Now, it seems like the opposite party wants to impeach every President. We have come to expect scandal. We assume that the squeaky clean exterior of public officials--including pastors--is not what it seems. We are cynical. We almost assume that what you see is not what you get when it comes to people in the public eye. This is a change in our culture.

Matthew 5:20 is key literary background to our passage today: "Unless your righteousness surpasses that of the Pharisees and the teachers of the law, you will certainly not enter the kingdom of heaven." This would have terrified a first century Jewish audience. Today, we assume the Pharisees were unrighteous hypocrites. They would have assumed they were the ones most righteous and closest to God. For background on the Pharisees and Jesus' opponents, see Jesus: The Mission, pages 105-22.

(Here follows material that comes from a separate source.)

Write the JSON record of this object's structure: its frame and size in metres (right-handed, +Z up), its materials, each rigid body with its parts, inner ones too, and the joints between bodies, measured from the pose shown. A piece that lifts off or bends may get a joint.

2. Who are you praying to in prayer?
Have you ever heard someone praying and they said things that wouldn't make much sense if they were talking to God? Have you ever heard a pastor give a lesson to the congregation in a prayer? "Lord, we know that..."

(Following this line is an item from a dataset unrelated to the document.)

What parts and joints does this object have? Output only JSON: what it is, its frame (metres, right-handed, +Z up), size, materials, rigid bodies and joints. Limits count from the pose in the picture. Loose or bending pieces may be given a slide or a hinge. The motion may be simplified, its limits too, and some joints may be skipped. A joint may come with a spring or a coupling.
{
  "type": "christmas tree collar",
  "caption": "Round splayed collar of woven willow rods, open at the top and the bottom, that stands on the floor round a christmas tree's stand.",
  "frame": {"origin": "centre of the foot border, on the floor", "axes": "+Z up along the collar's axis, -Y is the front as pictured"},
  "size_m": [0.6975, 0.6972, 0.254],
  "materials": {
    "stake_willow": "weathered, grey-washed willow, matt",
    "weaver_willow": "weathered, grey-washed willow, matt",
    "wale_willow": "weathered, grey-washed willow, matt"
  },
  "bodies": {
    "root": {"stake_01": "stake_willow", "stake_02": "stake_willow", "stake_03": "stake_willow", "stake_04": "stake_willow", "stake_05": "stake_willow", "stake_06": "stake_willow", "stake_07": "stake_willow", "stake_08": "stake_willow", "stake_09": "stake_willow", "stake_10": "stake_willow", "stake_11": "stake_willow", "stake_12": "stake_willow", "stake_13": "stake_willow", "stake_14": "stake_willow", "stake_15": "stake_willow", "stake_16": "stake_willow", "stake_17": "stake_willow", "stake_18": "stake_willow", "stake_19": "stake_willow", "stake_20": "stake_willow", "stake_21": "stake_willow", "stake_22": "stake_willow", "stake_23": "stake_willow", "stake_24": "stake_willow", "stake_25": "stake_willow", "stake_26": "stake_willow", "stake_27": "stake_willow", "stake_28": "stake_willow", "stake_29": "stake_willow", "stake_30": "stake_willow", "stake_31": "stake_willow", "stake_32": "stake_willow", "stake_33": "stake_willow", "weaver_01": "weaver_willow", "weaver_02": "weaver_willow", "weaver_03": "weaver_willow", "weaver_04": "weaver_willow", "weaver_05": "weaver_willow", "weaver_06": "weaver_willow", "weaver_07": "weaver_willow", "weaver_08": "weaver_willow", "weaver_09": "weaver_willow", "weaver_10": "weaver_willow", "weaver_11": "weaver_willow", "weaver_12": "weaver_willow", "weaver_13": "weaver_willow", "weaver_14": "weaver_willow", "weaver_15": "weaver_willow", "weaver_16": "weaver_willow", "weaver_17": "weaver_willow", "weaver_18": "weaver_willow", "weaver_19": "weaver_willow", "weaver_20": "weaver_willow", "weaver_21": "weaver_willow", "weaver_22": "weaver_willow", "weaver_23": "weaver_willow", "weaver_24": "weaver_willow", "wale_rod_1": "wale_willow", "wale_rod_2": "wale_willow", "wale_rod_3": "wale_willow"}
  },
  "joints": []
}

I was in a service recently when the background music cut out in the middle of the prayer and the person said, "And, Lord, we know it's distracting when the background music cuts out in the middle of prayer." Everyone laughed. It's not necessarily bad to do these things--prayer in those situations is a corporate prayer, so it is reasonable that the pray-er help facilitate bringing the prayers of everyone there to God.

But I realized at one point that most of my prayers were self-talk, that I was more talking to myself than to God. And there are those who still are trying to impress others when they pray publicly rather than talk to God. Who are you praying to in prayer?

I'm assuming that the preacher will flesh out this concept with examples that would be meaningful to the local context.

Matthew 6 gives several examples of individuals who did religious things for show rather than for God. First there is the religious person who gives so that he or she can be seen giving (Matt. 6:1-4). We are most honored by God (blessed) when we give without anyone knowing. Also in the chapter is the person who fasts or sacrifices so that others will see and they will get "street credit" (Matt. 6:16-18). But the key instance has to do with prayer (Matt. 6:5-15).

3. How to pray.
As the background material indicates,
  • We do not pray to inform God. He already knows everything.
  • We are incompetent pray-ers. The Holy Spirit has to help us out (Rom. 8:26).
  • Praying helps us. It is more for us than for God, although we owe God our praise.
  • Just maybe, God sometimes lets our prayers determine how he acts in history, how he interrupts the flow of time.
So how should we pray? Jesus gives us the Lord's Prayer as a model prayer in Matthew 6:9-13 (it is not the only model but our most prized one). I grew up with A-C-T-S:
  • Adoration ("hallowed be your name" - holy, sanctified, mega-special and terrifying is the sovereign God of the universe, who could squash us like an mammoth and an ant; all our prayers must be done in submission to his will--"your will be done.")
  • Confession ("forgive us this day" - remembering that we need to forgive the sins of others if we expect God to forgive our sins)
  • Thanksgiving (how much daily bread has he given us--every day of our whole lives for most of us. What ingrates we would be if we asked him for things and did not thank him for what he has already given!)
  • Supplication (it only makes sense that our requests would come last--"give us daily bread"; "deliver us from temptation"; even these are very important requests, requests that relate to our most basic physical and spiritual needs; we should ask for our wants last of all! God does want to give us good gifts.)
Conclusion
Who is your true audience? Are you mostly interested in what other people around you think or with what God thinks? To whom do you pray? God or those listening in? Who do you sacrifice for--to serve God or to get street credit?

You might challenge them to pray more authentically than ever--to adore God more than ever in prayer... to be honest with God about our failings and pray for the power to change... to thank God for all the good things in our lives and for the bad that hasn't happened, not to take the credit ourselves... then humbly to ask for his help in our needs and desires.